As the name suggests, ONAP is all about automation. Instead of creating network services and the OAM (operations, administration and management) mechanisms manually, which results in large amounts of wasted effort and different results each time, a model driven approach allows the use of templates or models to quickly assemble network services, OAM recipes and the underlying infrastructure. A model driven approach results in the same outcome every single time! There is a another major benefit -- models do not require programmers, so a CSP does not have to hire an army of programmers to enable this automation.

The diagram below shows an analogy to better explain model driven.

Instead of the manual, custom and non-repeatable design on the left, a model driven approach on the right uses pre-designed and tested components to quickly assemble a design, that is automatically deployed in exactly the same manner each time. Additionally, models are service and vendor agnostic (unless of course they describe the VNF) making re-use even easier.

ONAP supports a model driven approach at three different levels -- 1) standard definition of models across all components of ONAP, 2) building blocks created by using these definitions and 3) a guided design studio to assemble these building blocks into a higher level design.  

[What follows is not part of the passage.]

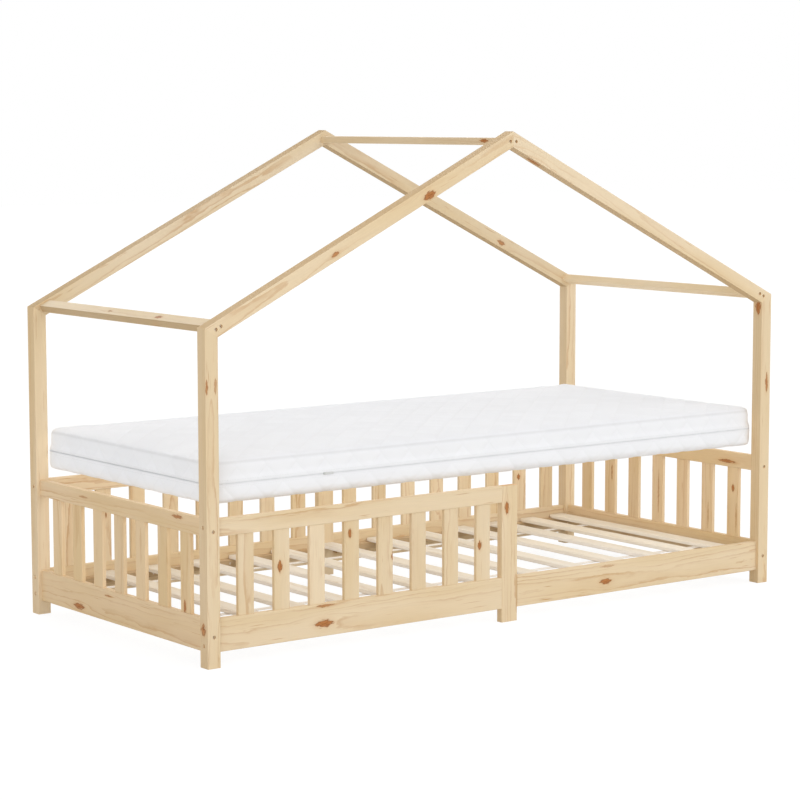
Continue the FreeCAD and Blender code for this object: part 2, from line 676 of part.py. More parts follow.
def mattress_profile():
    """Side profile of the mattress as (height, how far drawn in) pairs, upwards."""
    profile = []
    for step in range(4):
        turn = math.radians(30.0 * step)
        profile.append((MATTRESS_FOOT_ROUND * (1.0 - math.cos(turn)),
                        MATTRESS_FOOT_ROUND * (1.0 - math.sin(turn))))
    rim = MATTRESS_HEIGHT - MATTRESS_CROWN
    shoulder = rim - MATTRESS_TOP_ROUND
    for step in range(1, 5):
        share = step / 4.0
        profile.append((MATTRESS_FOOT_ROUND + (MATTRESS_SEAM - MATTRESS_FOOT_ROUND) * share,
                        MATTRESS_SEAM_DRAW * share ** 3))
    for step in range(1, 5):
        share = step / 4.0
        profile.append((MATTRESS_SEAM + (shoulder - MATTRESS_SEAM) * share,
                        MATTRESS_SEAM_DRAW * (1.0 - share) ** 3))
    for step in range(1, 5):
        turn = math.radians(20.0 * step)
        profile.append((shoulder + MATTRESS_TOP_ROUND * math.sin(turn),
                        MATTRESS_TOP_ROUND * (1.0 - math.cos(turn))))
    rise = MATTRESS_HEIGHT - profile[-1][0]
    start = profile[-1][1]
    for step in range(1, 4):
        share = step / 3.0
        profile.append((MATTRESS_HEIGHT - rise * (1.0 - share) ** 2,
                        start + MATTRESS_CROWN_RUN * share))
    return profile


def mattress_outline(height, drawn_in):
    """Plan outline of the mattress at one height."""
    half_x = MATTRESS_HALF_X - drawn_in
    half_y = MATTRESS_HALF_Y - drawn_in
    corner = max(MATTRESS_CORNER - drawn_in, MATTRESS_LEAST_CORNER)
    z = MATTRESS_BOTTOM + height
    return eased_outline(lambda a, b: FreeCAD.Vector(a, b, z),
                         (-half_x, half_x), (-half_y, half_y), corner)


def zip_depths():
    """Back and front of the zip slider, measured outwards from the middle."""
    front = MATTRESS_HALF_Y
    return (front - ZIP_SLIDER_DEPTH, front)


def mattress():
    """Padded mattress: rounded rims, sides drawn in at the seam, crowned top."""
    rings = [mattress_outline(height, drawn_in) for height, drawn_in in mattress_profile()]
    body = Part.makeLoft(rings, True, True)
    back, front = zip_depths()
    seam = MATTRESS_BOTTOM + MATTRESS_SEAM
    half_length = ZIP_SLIDER_LENGTH / 2.0 + ZIP_FIT
    half_height = ZIP_SLIDER_HEIGHT / 2.0 + ZIP_FIT
    pocket = block((ZIP_X - half_length, ZIP_X + half_length),
                   (-front - ZIP_SLIDER_DEPTH, -back + ZIP_FIT),
                   (seam - half_height, seam + half_height))
    return body.cut(pocket)


def zip_slider():
    """Slider in the seam with its pull and the pull's eye."""
    back, front = zip_depths()
    outer = front + ZIP_FIT + ZIP_PULL_THICKNESS
    seam = MATTRESS_BOTTOM + MATTRESS_SEAM
    half_length = ZIP_SLIDER_LENGTH / 2.0
    half_height = ZIP_SLIDER_HEIGHT / 2.0
    half_neck = ZIP_NECK_WIDTH / 2.0
    half_pull = ZIP_PULL_WIDTH / 2.0
    half_eye = ZIP_PULL_EYE_WIDTH / 2.0
    free_end = ZIP_X - half_pull + ZIP_PULL_LENGTH
    slider = block((ZIP_X - half_length, ZIP_X + half_length), (-front, -back),
                   (seam - half_height, seam + half_height))
    neck = block((ZIP_X - half_neck, ZIP_X + half_neck), (-outer, -front),
                 (seam - half_neck, seam + half_neck))
    pull = bar("Y", (ZIP_X - half_pull, free_end), (-outer, -outer + ZIP_PULL_THICKNESS),
               (seam - half_pull, seam + half_pull), half_pull)
    eye_end = free_end - ZIP_PULL_EYE_MARGIN
    eye = bar("Y", (eye_end - ZIP_PULL_EYE_LENGTH, eye_end),
              (-outer - ZIP_PULL_THICKNESS, -front), (seam - half_eye, seam + half_eye),
              half_eye)
    return slider.fuse([neck, pull.cut(eye)])


# ---------------------------------------------------------------- fastener groups

def beam_screws():
    """Screws through all four rafters into the cross beams."""
    screws = [screw(point, inward, frame_screw_sizes())
              for point, inward in gable_screw_places()]
    return Part.makeCompound([flipped(one, left, rear) for left in (False, True)
                              for rear in (False, True) for one in screws])


def side_rail_screws():
    """Screws through the corner posts into the long rails."""
    group = []
    for left in (False, True):
        for rear in (False, True):
            guard = left or rear
            group += [flipped(screw(point, inward, frame_screw_sizes()), left, rear)
                      for point, inward in side_rail_screw_places(guard)]
    return Part.makeCompound(group)


def end_rail_screws():
    """Screws through the corner posts into the end rails."""
    screws = [screw(point, inward, frame_screw_sizes())
              for point, inward in end_rail_screw_places()]
    return Part.makeCompound([flipped(one, left, rear) for left in (False, True)
                              for rear in (False, True) for one in screws])


def ledge_screws():
    """Screws that hold the four ledges to the bottom rails."""
    screws = [screw(point, inward, ledge_screw_sizes())
              for point, inward in ledge_screw_places()]
    return Part.makeCompound([flipped(one, left, rear) for left in (False, True)
                              for rear in (False, True) for one in screws])


def mitre_dowels():
    """Dowels in the four mitres between posts and rafters."""
    pegs = [dowel(middle, along) for middle, along in mitre_dowel_places()]
    return Part.makeCompound([flipped(peg, left, rear) for left in (False, True)
                              for rear in (False, True) for peg in pegs])


def mid_post_dowels():
    """Dowels between the middle posts and the rails that meet them."""
    group = []
    for left in (False, True):
        for rear in (False, True):
            guard = left or rear
            group += [flipped(dowel(middle, along), left, rear)
                      for middle, along in mid_dowel_places(guard)]
    return Part.makeCompound(group)


def strap_staples():
    """All staples between the straps and the slats."""
    return Part.makeCompound([staple(crown) for left in slat_lefts()
                              for crown in staple_places(left)])


# ---------------------------------------------------------------- all pieces

def pieces():
    """Every piece of the bed by name."""
    parts = {}
    for left, hand in ((True, "left"), (False, "right")):
        for rear, side in ((False, "front"), (True, "rear")):
            parts[f"post_{side}_{hand}"] = corner_post(left, rear, guard=left or rear)
            parts[f"rafter_{side}_{hand}"] = rafter(left, rear)
            parts[f"bottom_rail_{side}_{hand}"] = side_rail(left, rear, guard=False,
                                                            balusters=left or rear)
            parts[f"slat_ledge_{side}_{hand}"] = ledge(left, rear)
            if left or rear:
                parts[f"guard_rail_{side}_{hand}"] = side_rail(left, rear, guard=True,
                                                               balusters=True)
                parts[f"balusters_{side}_{hand}"] = side_balusters(left, rear)
        parts[f"bottom_rail_{hand}_end"] = end_rail(left, guard=False)
        parts[f"guard_rail_{hand}_end"] = end_rail(left, guard=True)
        parts[f"balusters_{hand}_end"] = end_balusters(left)
        parts[f"eave_beam_{hand}"] = eave_beam(left)
    parts["ridge_beam"] = ridge_beam()
    parts["mid_post_front"] = mid_post(rear=False)
    parts["mid_post_rear"] = mid_post(rear=True)
    for index, slat_left in enumerate(slat_lefts()):
        parts[f"slat_{index + 1:02d}"] = slat(slat_left)
    parts["slat_strap_front"] = strap(rear=False)
    parts["slat_strap_rear"] = strap(rear=True)
    parts["strap_staples"] = strap_staples()
    parts["beam_screws"] = beam_screws()
    parts["side_rail_screws"] = side_rail_screws()
    parts["end_rail_screws"] = end_rail_screws()
    parts["ledge_screws"] = ledge_screws()
    parts["mitre_dowels"] = mitre_dowels()
    parts["mid_post_dowels"] = mid_post_dowels()
    parts["mattress"] = mattress()
    parts["mattress_zip_slider"] = zip_slider()
    return parts


def main():
    """Write one STEP file for each piece."""
    os.makedirs("parts", exist_ok=True)
    for name, shape in pieces().items():
        shape.exportStep(f"parts/{name}.step")
        print(name, len(shape.Solids), "solids", round(shape.Volume), "mm3", shape.isValid())


main()
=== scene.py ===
"""A child's floor bed in the shape of a small house, dressed for a plain studio picture.

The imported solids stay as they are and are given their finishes: planed pine with knots,
sawn slats, beech dowels, zinc plated screws and woven straps. The mattress solid is
replaced by a padded one with quilting, seams, a zip and its stitches.
All lengths are in metres, in the frame of the solids.
"""

import logging
import math
import random
from collections.abc import Callable
from dataclasses import dataclass
from enum import Enum
from functools import partial

import bmesh
import bpy
import numpy as np
from mathutils import Matrix, Vector


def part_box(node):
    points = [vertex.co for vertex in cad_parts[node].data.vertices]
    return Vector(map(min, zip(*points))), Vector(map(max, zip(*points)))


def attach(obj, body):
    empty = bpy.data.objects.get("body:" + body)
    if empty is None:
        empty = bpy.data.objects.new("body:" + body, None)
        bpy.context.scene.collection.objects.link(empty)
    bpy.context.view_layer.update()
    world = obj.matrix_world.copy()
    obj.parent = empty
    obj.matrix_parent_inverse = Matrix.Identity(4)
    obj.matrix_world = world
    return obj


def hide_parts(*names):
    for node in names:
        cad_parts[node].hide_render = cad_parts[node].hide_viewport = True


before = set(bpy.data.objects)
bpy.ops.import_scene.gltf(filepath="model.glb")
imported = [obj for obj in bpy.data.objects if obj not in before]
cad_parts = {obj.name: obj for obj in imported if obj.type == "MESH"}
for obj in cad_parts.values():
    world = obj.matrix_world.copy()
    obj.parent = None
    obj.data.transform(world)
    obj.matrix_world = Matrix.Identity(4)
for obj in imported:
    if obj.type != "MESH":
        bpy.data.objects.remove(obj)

LOG = logging.getLogger("house_bed")

MATTRESS_BODY = "mattress"

Point = tuple[float, float, float]
Socket = bpy.types.NodeSocket
Tree = bpy.types.NodeTree
Node = bpy.types.Node
Material = bpy.types.Material
Thing = bpy.types.Object
# What a node's input takes: a link's source, or a value.
Feed = Node | Socket | float | tuple | Thing | Material

# What the second word of a kind of node sets.
SECOND_WORD = {
    "Math": "operation",
    "VectorMath": "operation",
    "Mix": "data_type",
    "MapRange": "interpolation_type",
    "TexNoise": "noise_dimensions",
    "TexWhiteNoise": "noise_dimensions",
}


# ------------------------------------------------------------------ small helpers


def linear_colour(paint: str | float) -> tuple[float, float, float, float]:
    """Turns a paint into the linear colour that a shader takes.

    Args:
        paint: six hex digits of an sRGB colour after a hash, or a linear grey level.

    Returns:
        Red, green, blue and an alpha of one.
    """
    if not isinstance(paint, str):
        return paint, paint, paint, 1.0
    channels = [int(paint[i : i + 2], 16) / 255.0 for i in (1, 3, 5)]
    lin = [c / 12.92 if c <= 0.04045 else ((c + 0.055) / 1.055) ** 2.4 for c in channels]
    return lin[0], lin[1], lin[2], 1.0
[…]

Model definitions in ONAP include structural models such as products (created by using one or more network service along with business data e.g. pricing), network services (e.g. VoLTE, vCPE etc.), VNFs (e.g. virtual Firewall), modules (that make up a VNF), virtual function components (or VFCs that make up a module), virtual links (VLs) that provide connectivity, ports etc. Of course new models can be defined, so this list is by no means exhaustive. ONAP also defines management data models such as VNF descriptors, licenses, engineering rules (e.g. only place VNF-a on a machine that supports DPDK) and recipe models such as policies, analytic microservices (e.g. string matching) or workflows (e.g. network service upgrade workflow).

These standard models can be used to create building blocks such as populated product definitions, network services, policies, closed-loop automation recipes, APIs, analytic apps and so on. And finally the guided design tool allows a designer to combine different models to create network services, closed-loop automation and other higher level design artifacts.

In summary, the architectural principles of ONAP are indeed elegant. Depending on who you talk to, he/she might highlight different principles. My top#3 list is Model Driven, Cloud Native and DevOps. In this blog we saw how a model driven approach promotes extreme automation without having to write a single line of code. We will look at cloud native and DevOps in subsequent blogs.

Until then:

Sign up for our 1/2 day ONAP100 in-person training course (offered jointly with Cloudify) in Santa Clara on November-10, 2017. This course will give you a complete picture of what ONAP is, its architecture and 29 constituent projects in the upcoming Amsterdam release. There's early-bird discounts and special discounts for CORD/TIP conference attendees.

If you are unable to make the class, you can also attend the "ONAP Overview: Navigating its Many Projects" webinar (jointly with Mirantis) scheduled for November-15, 2017.

Amar Kapadia

ONAP is a comprehensive platform for real-time, policy-driven orchestration and automation of physical and virtual network functions. 100% open source, part of Linux Foundation.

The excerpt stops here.